One solution towards this is to make the code more complicated instead of being lazy having to add an specific encryption to the keys. It would take more time for the enemy to decipher it meaning more time to crack it. Using different languages or unusual languages  will also make cracking the code more difficult as it is harder for people to guess the start or end of the sentence.

By Novin Noori


Cracking the Enigma- Terrence Wong

The Enigma was considered to be the Unbreakable Code of WW2. But there were a few flaws with the code with one being that the letter could not be coded with the same letter. This eliminated a few thousand possibilities on how you could crack the Enigma Code. 
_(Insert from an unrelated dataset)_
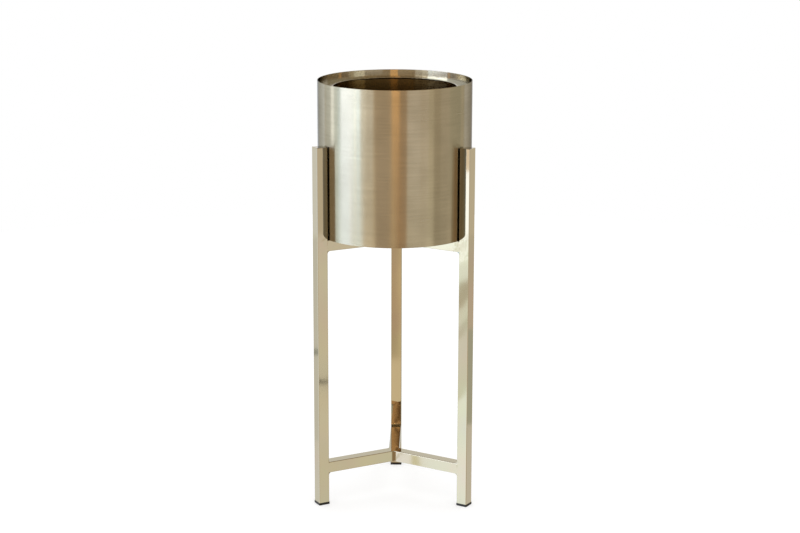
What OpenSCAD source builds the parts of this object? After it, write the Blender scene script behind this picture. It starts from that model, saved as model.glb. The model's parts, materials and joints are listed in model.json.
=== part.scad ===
// Single plant stand: a welded three-legged stand of square tube that holds a
// lift-out cylindrical planter. Millimetres, +Z up. The origin is on the floor,
// on the stand's upright axis. One leg stands behind (+Y), two in front.

/* [Planter] */
// Outer diameter of the planter
planter_d = 220; // [170:1:320]
// Height of the planter from its lower edge to its rim
planter_h = 220; // [140:1:340]
// Sheet thickness of the planter's wall
shell_wall = 1; // [0.8:0.1:2]
// Depth of the ledge ring's top face below the rim
ledge_depth = 9; // [3:0.5:25]
// Width of the ledge ring, from the wall to its round opening
ledge_w = 21.5; // [8:0.5:40]
// Height of the ledge ring's turned-down outer edge
ledge_flange_h = 5; // [4:0.5:12]
// Height of the planter's floor plate above its lower edge
base_raise = 8; // [4:0.5:25]
// Sheet thickness of the ledge ring and the floor plate
plate_t = 1.2; // [0.8:0.1:1.8]
// Outside radius of the pressed bends on the ledge ring and the floor plate
bend_r = 2; // [2:0.1:3]
// Play between the pressed plates and the wall that they are welded into
plate_play = 0.1; // [0.05:0.05:0.3]

/* [Stand] */
// Height of the planter's lower edge above the floor
seat_h = 394; // [150:1:800]
// How far the legs rise above the planter's lower edge
leg_rise = 133; // [20:1:200]
// Height of the underside of the lower spreader above the floor
spreader_h = 48; // [30:1:110]
// Play between the planter and each leg
leg_play = 1.5; // [0.5:0.1:6]

/* [Square tube] */
// Side of the square tube used for the legs and spreader bars
tube_side = 16; // [12:0.5:25]
// Wall thickness of the square tube
tube_wall = 1.2; // [0.8:0.1:2]
// Outside corner radius of the square tube
tube_corner_r = 0.8; // [0.6:0.1:2.5]
// Inside corner radius of the square tube
bore_corner_r = 0.4; // [0.1:0.1:1]

/* [Leg caps and feet] */
// Thickness of the plate that closes the top of each leg
cap_t = 1.5; // [1:0.1:4]
// Edge break around the cap's top and the foot's underside
edge_break = 0.5; // [0.2:0.1:0.9]
// Thickness of the foot that shows below the leg
foot_t = 3.5; // [2:0.5:10]
// How far the foot stands proud of the faces of the leg
foot_proud = 0.4; // [0:0.1:1]
// Height of the plug that holds the foot in the leg
plug_h = 14; // [8:1:24]
// Wall thickness of the hollow plug
plug_wall = 1.6; // [1:0.1:2.5]
// Gap between the plug's stem and the tube's inside
plug_gap = 0.8; // [0.4:0.1:1.5]
// Play between the plug's gripping ribs and the tube's inside
rib_play = 0.05; // [0.02:0.01:0.2]
// Thickness of each gripping rib
rib_t = 1; // [0.6:0.1:1.5]
// Number of gripping ribs
rib_count = 3; // [2:1:4]

/* [Welds] */
// Size of the weld fillet where a bar meets a leg
leg_weld = 3; // [1.5:0.1:5]
// Size of the weld fillet in each inner corner of a spreader's hub
hub_weld = 3.5; // [1.5:0.1:5]
// Flatness of the dressed welds: 1 is a fillet tangent to both faces
weld_flatness = 1.4; // [1.2:0.1:3]

/* [Hidden] */
$fn = 96;

back_az = 90;
left_az = 210;
right_az = 330;
leg_azimuths = [back_az, left_az, right_az];
half_turn = 180;
mitre_half_angle = 60;
square_half_angle = 45;
thin_edge_share = 0.25;

planter_r = planter_d / 2;
plate_outer_r = planter_r - shell_wall - plate_play;
ledge_hole_r = planter_r - shell_wall - ledge_w;
ledge_top_z = seat_h + planter_h - ledge_depth;
base_top_z = seat_h + base_raise;

leg_inner_r = planter_r + leg_play;
leg_axis_r = leg_inner_r + tube_side / 2;
leg_top_z = seat_h + leg_rise;
tube_bore = tube_side - 2 * tube_wall;
flat_w = tube_side - 2 * tube_corner_r;
upper_bar_z = seat_h - tube_side;
lower_bar_z = spreader_h;
hub_corner_r = tube_side / 2 / sin(mitre_half_angle);
side_weld_in = thin_edge_share * tube_corner_r;
side_weld_out = tube_corner_r - side_weld_in;

gold_polished = [0.80, 0.70, 0.50];
gold_brushed = [0.70, 0.62, 0.46];
plastic_black = [0.08, 0.08, 0.08];

// ---- sections -----------------------------------------------------------

// Solid square with rounded corners, centred
module rounded_square(side, corner_r) {
    inner = side - 2 * corner_r;
    square([side, inner], center = true);
    square([inner, side], center = true);
    for (x = [-1, 1], y = [-1, 1])
        translate([x * inner / 2, y * inner / 2]) circle(r = corner_r);
}

// Wall of the square tube, centred
module tube_section() {
    difference() {
        rounded_square(tube_side, tube_corner_r);
        rounded_square(tube_bore, bore_corner_r);
    }
}

// Rounded square block on z = 0 whose upper edges are broken
module block_with_broken_edge(side, height) {
    half = side / 2;
    profile = [
        [-half, 0], [half, 0],
        [half, height - edge_break], [half - edge_break, height],
        [edge_break - half, height], [-half, height - edge_break]
    ];
    intersection() {
        linear_extrude(height) rounded_square(side, tube_corner_r);
        rotate([90, 0, 0]) linear_extrude(side, center = true) polygon(profile);
        rotate([90, 0, 90]) linear_extrude(side, center = true) polygon(profile);
    }
}

// Section of a dressed weld. The corner is the origin, and the two faces
// leave it at plus and minus half_angle from +X.
module weld_section(size, half_angle) {
    reach_x = size * cos(half_angle);
    reach_y = size * sin(half_angle);
    hollow_r = weld_flatness * size * tan(half_angle);
    hollow_x = reach_x + sqrt(hollow_r * hollow_r - reach_y * reach_y);
    difference() {
        polygon([[0, 0], [reach_x, -reach_y], [reach_x, reach_y]]);
        translate([hollow_x, 0]) circle(r = hollow_r);
    }
}

// Half section of a pressed plate: flat from flat_inner_r outwards, with its
// top face at z = 0 and its outer edge turned down to z = -flange_h
module pressed_plate_section(flat_inner_r, flange_h) {
    bend_x = plate_outer_r - bend_r;
    translate([flat_inner_r, -plate_t]) square([bend_x - flat_inner_r, plate_t]);
    translate([bend_x, -bend_r]) intersection() {
        difference() {
            circle(r = bend_r);
            circle(r = bend_r - plate_t);
        }
        square(bend_r);
    }
    translate([plate_outer_r - plate_t, -flange_h]) square([plate_t, flange_h - bend_r]);
}

// ---- stand --------------------------------------------------------------

module leg(azimuth) {
    color(gold_polished)
        rotate([0, 0, azimuth]) translate([leg_axis_r, 0, foot_t])
            linear_extrude(leg_top_z - cap_t - foot_t) tube_section();
}

module leg_cap(azimuth) {
    color(gold_polished)
        rotate([0, 0, azimuth]) translate([leg_axis_r, 0, leg_top_z - cap_t])
            block_with_broken_edge(tube_side, cap_t);
}

// Push-in foot: a pad under the leg and a hollow ribbed plug inside it
module foot(azimuth) {
    stem_side = tube_bore - 2 * plug_gap;
    rib_side = tube_bore - 2 * rib_play;
    rib_pitch = plug_h / (rib_count + 1);
    color(plastic_black)
        rotate([0, 0, azimuth]) translate([leg_axis_r, 0, 0]) {
            translate([0, 0, foot_t]) mirror([0, 0, 1])
                block_with_broken_edge(tube_side + 2 * foot_proud, foot_t);
            translate([0, 0, foot_t]) difference() {
                union() {
                    linear_extrude(plug_h) rounded_square(stem_side, bore_corner_r);
                    for (i = [1 : rib_count])
                        translate([0, 0, i * rib_pitch])
                            linear_extrude(rib_t) rounded_square(rib_side, bore_corner_r);
                }
                translate([0, 0, plug_wall])
                    linear_extrude(plug_h) rounded_square(stem_side - 2 * plug_wall, bore_corner_r);
            }
        }
}

// Spreader bar from the stand's axis to a leg, mitred to a 120 degree point
// so that three of them close a hub
module bar(azimuth, underside_z) {
    mitre_y = leg_inner_r * tan(mitre_half_angle);
    color(gold_polished)
        rotate([0, 0, azimuth]) translate([0, 0, underside_z]) intersection() {
            translate([0, 0, tube_side / 2]) rotate([90, 0, 90])
                linear_extrude(leg_inner_r) tube_section();
            linear_extrude(tube_side)
                polygon([[0, 0], [leg_inner_r, -mitre_y], [leg_inner_r, mitre_y]]);
        }
}

// Weld fillet along the corner of a leg and a bar's face at height z.
// side is -1 below the bar and 1 above it.
module leg_weld_fillet(azimuth, z, side) {
    color(gold_polished)
        rotate([0, 0, azimuth]) translate([leg_inner_r, 0, z])
            rotate([90, 0, 0]) linear_extrude(flat_w, center = true)
                rotate(side * (half_turn - square_half_angle))
                    weld_section(leg_weld, square_half_angle);
}

// Welds that fill the groove between a bar's two sides and the rounded
// corners of its leg, dressed flush. They stop short of both thin edges.
module leg_side_welds(azimuth, underside_z) {
    color(gold_polished)
        for (side = [-1, 1])
            rotate([0, 0, azimuth])
                translate([leg_inner_r, side * flat_w / 2, underside_z + tube_corner_r])
                    linear_extrude(flat_w) difference() {
                        polygon([
                            [0, side * side_weld_in], [side_weld_out, side * side_weld_in],
                            [side_weld_out, side * tube_corner_r], [0, side * tube_corner_r]
                        ]);
                        translate([tube_corner_r, 0]) circle(r = tube_corner_r);
                    }
}

module upper_leg_welds() {
    for (a = leg_azimuths) {
        leg_weld_fillet(a, upper_bar_z, -1);
        leg_side_welds(a, upper_bar_z);
    }
}

module lower_leg_welds() {
    for (a = leg_azimuths) {
        leg_weld_fillet(a, lower_bar_z, -1);
        leg_weld_fillet(a, lower_bar_z + tube_side, 1);
        leg_side_welds(a, lower_bar_z);
    }
}

// Upright weld fillets in the three inner corners of a hub
module hub_weld_fillets(underside_z) {
    color(gold_polished)
        for (a = leg_azimuths)
            rotate([0, 0, a + half_turn])
                translate([hub_corner_r, 0, underside_z + tube_corner_r])
                    linear_extrude(flat_w) weld_section(hub_weld, mitre_half_angle);
}

module upper_hub_welds() {
    hub_weld_fillets(upper_bar_z);
}

module lower_hub_welds() {
    hub_weld_fillets(lower_bar_z);
}

// ---- planter ------------------------------------------------------------

// Rolled and seam-welded wall with a rounded rim
module planter_shell() {
    rim_r = shell_wall / 2;
    color(gold_brushed)
        translate([0, 0, seat_h]) rotate_extrude() {
            translate([planter_r - shell_wall, 0]) square([shell_wall, planter_h - rim_r]);
            translate([planter_r - rim_r, planter_h - rim_r]) circle(r = rim_r);
        }
}

// Ring on which the collar of an inner pot hangs
module planter_ledge_ring() {
    color(gold_brushed)
        translate([0, 0, ledge_top_z]) rotate_extrude()
            pressed_plate_section(ledge_hole_r, ledge_flange_h);
}

// Floor plate, with its turned-down edge flush with the wall's lower edge
module planter_base() {
    color(gold_brushed)
        translate([0, 0, base_top_z]) rotate_extrude()
            pressed_plate_section(0, base_raise);
}

leg(back_az);  // leg_back
leg(left_az);  // leg_left
leg(right_az);  // leg_right
leg_cap(back_az);  // leg_cap_back
leg_cap(left_az);  // leg_cap_left
leg_cap(right_az);  // leg_cap_right
foot(back_az);  // foot_back
foot(left_az);  // foot_left
foot(right_az);  // foot_right
bar(back_az, upper_bar_z);  // upper_bar_back
bar(left_az, upper_bar_z);  // upper_bar_left
bar(right_az, upper_bar_z);  // upper_bar_right
bar(back_az, lower_bar_z);  // lower_bar_back
bar(left_az, lower_bar_z);  // lower_bar_left
bar(right_az, lower_bar_z);  // lower_bar_right
upper_leg_welds();
lower_leg_welds();
upper_hub_welds();
lower_hub_welds();
planter_shell();
planter_ledge_ring();
planter_base();
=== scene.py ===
# %% [markdown]
# # A drum planter on a welded tripod stand
# The real object is two things. A stand is welded from 16 mm square steel
# tube: three uprights and two three-armed spreaders, plated and polished
# until the faces mirror the room. A drum of brushed sheet steel is lowered
# between the uprights and rests on the upper spreader.
#
# The construction comes from the CAD frame. Here each surface gets its
# finish, and the pieces whose finish needs more than the frame's mesh holds
# (the brushed sheet parts, and the beads between bars and uprights) are
# built again in place.

# %% Load the frame
import json
import math

import bmesh
import bpy
from mathutils import Matrix, Vector, noise


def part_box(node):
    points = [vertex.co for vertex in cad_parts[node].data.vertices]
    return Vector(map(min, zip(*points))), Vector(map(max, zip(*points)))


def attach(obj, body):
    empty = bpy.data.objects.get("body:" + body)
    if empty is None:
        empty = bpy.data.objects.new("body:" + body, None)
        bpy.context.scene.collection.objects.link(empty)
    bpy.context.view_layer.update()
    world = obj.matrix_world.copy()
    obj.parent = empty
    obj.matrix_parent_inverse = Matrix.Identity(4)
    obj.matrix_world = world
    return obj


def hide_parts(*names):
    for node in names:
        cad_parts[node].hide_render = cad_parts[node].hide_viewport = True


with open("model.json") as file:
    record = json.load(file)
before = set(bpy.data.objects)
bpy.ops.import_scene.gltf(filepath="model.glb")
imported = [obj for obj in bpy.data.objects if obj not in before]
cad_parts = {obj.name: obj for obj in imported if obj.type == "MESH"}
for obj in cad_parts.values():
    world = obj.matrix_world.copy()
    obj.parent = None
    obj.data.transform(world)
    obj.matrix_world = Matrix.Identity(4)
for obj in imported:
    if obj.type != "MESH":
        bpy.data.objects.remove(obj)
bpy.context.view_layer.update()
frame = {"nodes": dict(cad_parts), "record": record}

MM = 0.001

# %% [markdown]
# ## Sizes read from the frame
# Nothing is measured twice. The drum, the ledge and the tube are where the
# CAD boxes say they are, and the record says how wide the opening for a pot
# is and how thick its plate is, so the numbers below are read from there.

# %% Read the sizes
wall_low, wall_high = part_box("planter_shell")
ring_low, ring_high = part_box("planter_ledge_ring")
floor_low, floor_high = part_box("planter_base")
upper_low, upper_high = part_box("upper_bar_back")
lower_low, lower_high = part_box("lower_bar_back")
drum_r = wall_high.x
seat_z = wall_low.z
rim_z = wall_high.z
ledge_z = ring_high.z
leg_top_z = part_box("leg_cap_back")[1].z
leg_inner_r = upper_high.y
tube_side = upper_high.x - upper_low.x

mounts = {mount["name"]: mount for mount in frame["record"]["mounts"]}
opening = mounts["pot_opening"]["dims"]
opening_r = opening["r_mm"] * MM
plate_t = opening["length_mm"] * MM
plate_r = ring_high.x
# The room that a plate needs to slip into the drum
PLATE_SLIP = 0.1 * MM
wall_t = drum_r - plate_r - PLATE_SLIP
leg_azimuths = {"back": math.radians(90), "left": math.radians(210), "right": math.radians(330)}
print(f"drum radius {drum_r / MM:.1f} mm, rim at {rim_z / MM:.0f} mm, opening {opening_r / MM:.1f} mm")

# %% [markdown]
# ## Camera
# The viewpoint was found by matching the edges of the tube, the rim and the
# ledge with the photograph. It stands 2.67 m away, nearly straight in front,
# at a height of 0.98 m, and looks down by 13.5 degrees. A camera could also
# be aimed at a target, but then its small roll would be lost, so heading,
# pitch and roll are three values and the turns are multiplied in that order.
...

The Allies saw this mistake and constructed a machine called “The Bomb”, which was an electromagnetic device which was held in Bletchely Park. The prime purpose of this machine was to crack the German Enigma code. It would do this by pairing up letters with a the 25 letters but itself. This would eventually eliminate the possibilities for the code and in the end, the Allies cracked the code. 


Enigma (By Joyce Liu)


What is/are the weakness that Enigma has?

As the enigma is changed daily, the code is hard to solve, but there are some obvious flaws. Since the enigma is a machine, it is programs a letter to never be itself and by using educated guesses, the enigma will eventually be solved. Also since it was built by the Germans, they always write “Hiel Hitler” giving away several letters already.

How did the allies crack it and get around this sophisticated machine?

Some of the forms of cracking the code were mentioned above, but also by using educated guesses and English letter frequency, Alan Turing and several others were able to build a machine called The Bomb, which matched up letters of a message with the 25 other letters in the alphabet, eventually decoding the message.